We sit on the tabletop, bathed in moonlight, feet propped on the bench. The sky mirrors my ceiling at home, black and sprinkled with stars, like someone tossed a handful of silver glitter into the heavens. I can just make out the ocean’s restless waves against the sand below, but otherwise the night is hushed and still. I rest my head on Mati’s shoulder. “So why were you sneaking around like a creep?”
He laughs, soft and sonorous. “I didn’t mean to scare you. I just—I needed to see you.”
“Not that I’m complaining, but why the urgency?”
“You said something before you left earlier. You probably don’t remember, but…”
Damn it. I’ve been hoping my declaration went over his head, that he heard it as an offhand comment, just one of those things Americans say. Obviously not.
I giggle, a nervous, giddy, mortified sound. “Oh. That.”
“Yes. That.”
“It just came out, Mati. Because that was nice, what you said—that we count. That we can’t be wrong. I was, like, moved. I didn’t mean to make you uncomfortable.”
“I’m not uncomfortable. I’m worried.”
“About what?”
“About whether you meant it.”
“Oh.”
“Elise. Did you mean it?”
“I…” Am at a complete loss for words.
Shit, shit, shit. I meant it. I love him, and it’s possible I have since we met here, at this beach, since that first time my heart reached for his. I’ve known with certainty since our night in the turret, but I can’t tell him—not when he’s regarding me with an air of utter terror.
“Either way,” he says, “I need to know how serious you were—are. How serious we are.”
“Mati…” Because, no, we can’t be serious, despite how I feel.
He breathes a sigh that sounds suspiciously like relief. “It’s okay. It was an expression, one I didn’t follow, and that’s good. Because even though I’m growing to love you with strength that scares me, it’s better if you do not fall so hard.”
I stare into his bottomless eyes. He stares back, unwavering. I need to say something; I need to respond with comparable compassion. I swallow. “Uh, how is that better?”
His mouth turns up in an endeared smile. God, he is far superior with words, and he knows it. “It is better,” he says patiently, “because when I leave, you won’t be so hurt.”

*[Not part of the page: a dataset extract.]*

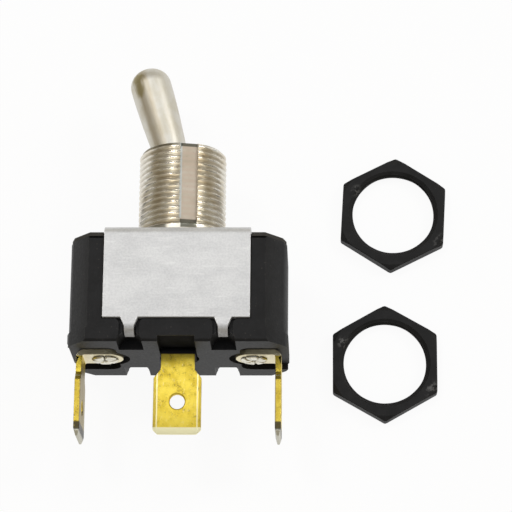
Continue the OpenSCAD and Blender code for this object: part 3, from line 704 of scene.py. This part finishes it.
# a turned form down -Y: a flat head inside, a shank, and a rolled head outside whose rim is half an
# ellipse across, drawn in and thinned by exp(-(angle/split)^2) at each split between its petals
def makeRivet(name, node, first, s):
    low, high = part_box(node)
    x, z, top, e = (low[0] + high[0]) / 2, (low[2] + high[2]) / 2, high[1], s["edge"]
    under = low[1] + s["headThick"]
    angle = np.linspace(0, turn, s["columns"], endpoint=False)
    spacing = turn / s["petals"]
    fromSplit = (angle - first + spacing / 2) % spacing - spacing / 2
    split = np.exp(-(fromSplit / s["split"]) ** 2)
    inside = np.array([[s["pole"], top], [s["inHead"] - e, top], [s["inHead"], top - e],
                       [s["inHead"], top - s["inThick"] + e], [s["inHead"] - e, top - s["inThick"]],
                       [s["shank"], top - s["inThick"]], [s["shank"], under]])
    rim = s["head"] - s["notch"] * split
    sweep = np.linspace(0, turn / 2, 14)[:, None]
    rolled = (rim + s["hollow"]) / 2 + (rim - s["hollow"]) / 2 * np.cos(sweep)
    fall = under - s["headThick"] * np.sin(sweep).clip(0) ** 0.7 * (1 - 0.9 * split)
    middle = np.array([[s["hollow"] - 2 * e, under + s["pole"]], [s["pole"], under + s["dimple"]]])
    flat = np.ones_like(angle)
    radius = np.vstack([inside[:, :1] * flat, rolled, middle[:, :1] * flat])
    rise = np.vstack([inside[:, 1:] * flat, fall, middle[:, 1:] * flat])
    points = np.stack([x + radius * np.cos(angle), rise, z + radius * np.sin(angle)], axis=-1)
    standFor(poledPiece(name, points, rivetLook, "switch", 50), node)


makeRivet("leftRivet", "rivet_left", 0.3, rivetForm)
makeRivet("centreRivet", "rivet_centre", 0.7, rivetForm)
makeRivet("rightRivet", "rivet_right", 1.1, rivetForm)
print("stage: rivets made")


# a copy of a CAD node with its coincident corners joined
def joinedCopy(name, node, material, body, sharp):
    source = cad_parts[node].data
    corners = np.empty(len(source.vertices) * 3, dtype=np.float32)
    source.vertices.foreach_get("co", corners)
    corners = corners.reshape(-1, 3)
    index = np.empty(len(source.loops), dtype=np.int32)
    source.loops.foreach_get("vertex_index", index)
    cells = np.round(corners / (0.002 * mm)).astype(np.int64)
    _, kept, joined = np.unique(cells, axis=0, return_index=True, return_inverse=True)
    faces = joined.reshape(-1)[index].reshape(-1, 3)
    whole = (faces != np.roll(faces, 1, axis=1)).all(axis=1)
    piece = meshPiece(name, corners[kept], [faces[whole]], material, body, sharp)
    standFor(piece, node)
    return piece


# such a copy with a Bevel modifier that breaks its sharp edges
def brokenEdges(name, node, material, width, sharp=32):
    piece = joinedCopy(name, node, material, "switch", sharp)
    bevel = piece.modifiers.new("brokenEdges", "BEVEL")
    bevel.width, bevel.segments = width, 2
    bevel.limit_method, bevel.angle_limit = "ANGLE", math.radians(sharp)
    bevel.harden_normals = True


brokenEdges("mouldedBase", "housing_base", phenolicLook, 0.13 * mm)
brokenEdges("foldedBracket", "frame_bracket", zincLook, 0.10 * mm)
brokenEdges("leftTerminal", "terminal_left", outerBrass, 0.07 * mm)
brokenEdges("centreTerminal", "terminal_centre", centreBrass, 0.07 * mm)
brokenEdges("rightTerminal", "terminal_right", outerBrass, 0.07 * mm)
print("stage: base, bracket and terminals finished")


# the spring, copied with a mesh of its own and carried with the lever
def makeSpring():
    wire = plainMetal("drawnWire", (0.50, 0.50, 0.52), 0.3)
    piece = joinedCopy("plungerSpring", "plunger_spring", wire, "lever", 40)
    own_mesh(piece)


makeSpring()
silver = plainMetal("contactSilver", (0.78, 0.78, 0.76), 0.3)
insideLooks = {
    "insulator_card": fibreLook,
    "lever_pin": plainMetal("groundPin", (0.55, 0.55, 0.56), 0.25),
    "plunger": nylon(),
    "contact_rocker": plainMetal("copperStrip", (0.62, 0.34, 0.18), 0.3, (0.1, 1, 1)),
    "rocker_cradle": plainMetal("cradleBrass", (0.75, 0.55, 0.18), 0.3, (0.1, 1, 1)),
    "rocker_contact_left": silver, "rocker_contact_right": silver,
    "fixed_contact_left": silver, "fixed_contact_right": silver,
}
for node, look in insideLooks.items():
    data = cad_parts[node].data
    data.materials.clear()
    data.materials.append(look)
print("stage: inside pieces finished")


floorSet = {"half": 3.0, "colour": (0.90, 0.90, 0.90), "white": 0.93}


# a floor that is white to the eye and in reflections, and keeps a soft part of each shadow
def makeFloor(s):
    h, low = s["half"], cadBox[0][2]
    mesh = bpy.data.meshes.new("floor")
    mesh.from_pydata([(-h, -h, low), (h, -h, low), (h, h, low), (-h, h, low)], [], [(0, 1, 2, 3)])
    floor = bpy.data.objects.new("floor", mesh)
    bpy.context.scene.collection.objects.link(floor)
    material, b = finish("floor")
    kinds = ("Is Camera Ray", "Is Glossy Ray", "Is Transmission Ray")
    seen = sum(b.add("ShaderNodeLightPath", out=kind) for kind in kinds).clipped()
    plain = b.add("ShaderNodeBsdfDiffuse", {}, {"Color": s["colour"]})
    glow = b.add("ShaderNodeEmission", {}, {"Color": (1, 1, 1), "Strength": 1.0})
    mixed = b.add("ShaderNodeMixShader", {}, {0: seen * s["white"], 1: plain, 2: glow})
    b.add("ShaderNodeOutputMaterial", {}, {0: mixed})
    mesh.materials.append(material)


worldSet = {
    "walls": (0.46, 0.42, 0.33), "left": (0.35, 0.30, 0.21), "ceiling": (0.60, 0.605, 0.61),
    "rise": (0.35, 0.85), "side": (0.05, -0.7),
}


# the room: brownish walls, darker on the left, under a pale ceiling; white behind the object
def makeWorld(s):
    world = bpy.data.worlds.new("studio")
    world.use_nodes = True
    bpy.context.scene.world = world
    w = Bench(world.node_tree)
    way = w.add("ShaderNodeTexCoord", out="Generated")
    x = w.add("ShaderNodeSeparateXYZ", {}, {0: way}, 0)
    z = w.add("ShaderNodeSeparateXYZ", {}, {0: way}, 2)

    def plain(colour):
        return w.add("ShaderNodeBackground", {}, {"Color": colour, "Strength": 1.0})

    def mix(share, a, b):
        return w.add("ShaderNodeMixShader", {}, {0: share, 1: a, 2: b})

    walls = mix(x.steps(*s["side"]), plain(s["walls"]), plain(s["left"]))
    room = mix(z.steps(*s["rise"]), walls, plain(s["ceiling"]))
    camera = w.add("ShaderNodeLightPath", out="Is Camera Ray")
    w.add("ShaderNodeOutputWorld", {}, {0: mix(camera, room, plain((1, 1, 1)))})


lampSet = [
    # name, direction, distance and width in metres, watts, colour
    ("leftLamp", (-0.38, 0.30, 0.87), 0.9, 0.20, 1.35, (1.0, 0.98, 0.95)),
    ("rightLamp", (0.70, 0.30, 0.65), 0.9, 0.28, 1.7, (1.0, 0.99, 0.97)),
    ("overhead", (0.15, 0.40, 0.90), 1.0, 0.30, 0.6, (1.0, 1.0, 1.0)),
]


def makeLamp(name, way, distance, width, watts, colour):
    data = bpy.data.lights.new(name, "AREA")
    data.shape, data.size, data.energy, data.color = "DISK", width, watts, colour
    lamp = bpy.data.objects.new(name, data)
    bpy.context.scene.collection.objects.link(lamp)
    back = np.array(way) / np.linalg.norm(way)
    right = np.cross((0, 1, 0), back)
    right /= np.linalg.norm(right)
    lamp.matrix_world = facing(right, np.cross(back, right), back, back * distance)


makeFloor(floorSet)
makeWorld(worldSet)
for lamp in lampSet:
    makeLamp(*lamp)
bpy.context.scene.view_settings.view_transform = "Standard"
print("stage: floor, world and lamps made")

I feel weird, like I’ve plummeted into frigid water. My senses are slow, uncooperative, and my reactions are sluggish. My lungs feel heavy, underoxygenated, and the result is a rush of vertigo so powerful, I have to grab the edge of the table to remain upright.
I’ll be inconsolable when he goes. How does he not realize?
I forage for words—the right words—to make him understand. “Mati, when you leave, I will crumble.”
His head drops. “I hoped—”
“What? That I’d kiss you goodbye and go about my day? Do you not see the way I look at you, or feel the way I touch you? Do you not realize that I’m always trying to get as close to you as possible? That I’m constantly adjusting my Mati dial so I can stay tuned in to you through incessant static?”
He’s still looking at the ground when he mumbles, “It just—you feeling the way I feel … it seems too good to be real.”
“Well, it is real. I love you for saying what you said, and I love you.”